DI51A-2616
Bathymetric Constraints on Dynamic Topography and Mantle Flow from Asymmetric Subsidence Across the Mid-Ocean Ridges
Friday, 18 December 2015
Poster Hall (Moscone South)
Clifford Evan Watkins, University of Hawaii at Manoa, Geology and Geophysics, Honolulu, HI, United States and Clinton P Conrad, University of Hawaii at Manoa, Dept. Geology and Geophysics, Honolulu, HI, United States
Abstract:
Although stresses from convective flow in the mantle should deflect Earth’s surface vertically, the amplitude of such deflections remains unclear despite their importance for historic shoreline and sea-level reconstruction. Indeed, obtaining topographic constraints on this dynamically-supported topography is challenging, especially on continents where isostatic topography is enlarged by the long and complicated history of tectonic deformation.

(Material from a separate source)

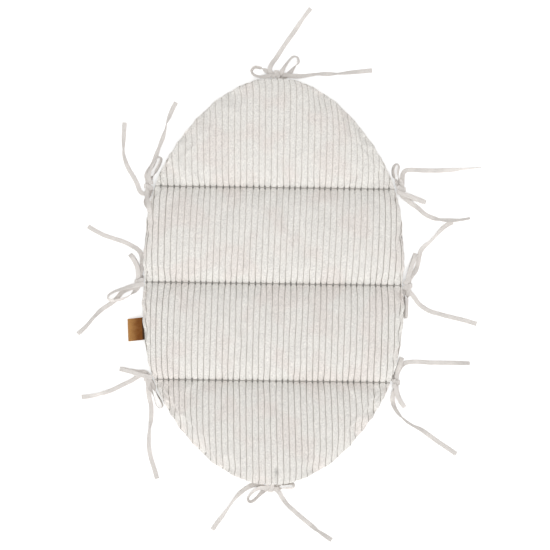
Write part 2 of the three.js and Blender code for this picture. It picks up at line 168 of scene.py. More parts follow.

In contrast, the well-understood half-space cooling of young seafloor offers a relatively weak filter for the signal of dynamic topography. In this study we attempt to constrain both the sources and scales of dynamic topography by comparing deviations in unperturbed seafloor bathymetry with predictions of dynamic topography from a numerical mantle flow model. Here we define unperturbed seafloor as regions free from the direct influence of volcanic hotspots, oceanic plateaus, tectonic plate boundaries, or sub-lithospheric thermal alteration. We identify dynamic deflections of the seafloor by focusing on regions where normal seafloor resides on both sides of a mid-ocean ridge, specifically across the East Pacific Rise and the Mid-Atlantic Ridge south of the Icelandic hotspot. Across both mid-ocean ridges the magnitude of the subsidence is greater in the direction of South America than away from it, which is consistent with long-wavelength dynamic subsidence of the seafloor above subduction-induced mantle downwelling. We compared models of dynamic topography driven by both negative and positive density heterogeneity (which induce upwelling and downwelling, respectively) in both the upper and lower mantle to the asymmetrical seafloor subsidence across these mid-ocean ridges. We used spherical harmonics up to degree eight for each model prediction of dynamic topography, and found that peak-to-peak amplitudes of 700-1200m sourced mainly from density contrasts in the lower mantle best explain the observed ridge asymmetries. Dynamic topography of this magnitude and pattern is best explained as being supported by active downwelling associated with subducted slabs in the lower mantle beneath eastern Asia and the Americas, without significant contribution from active upwelling driven by the seismically slow regions beneath Africa and the central Pacific.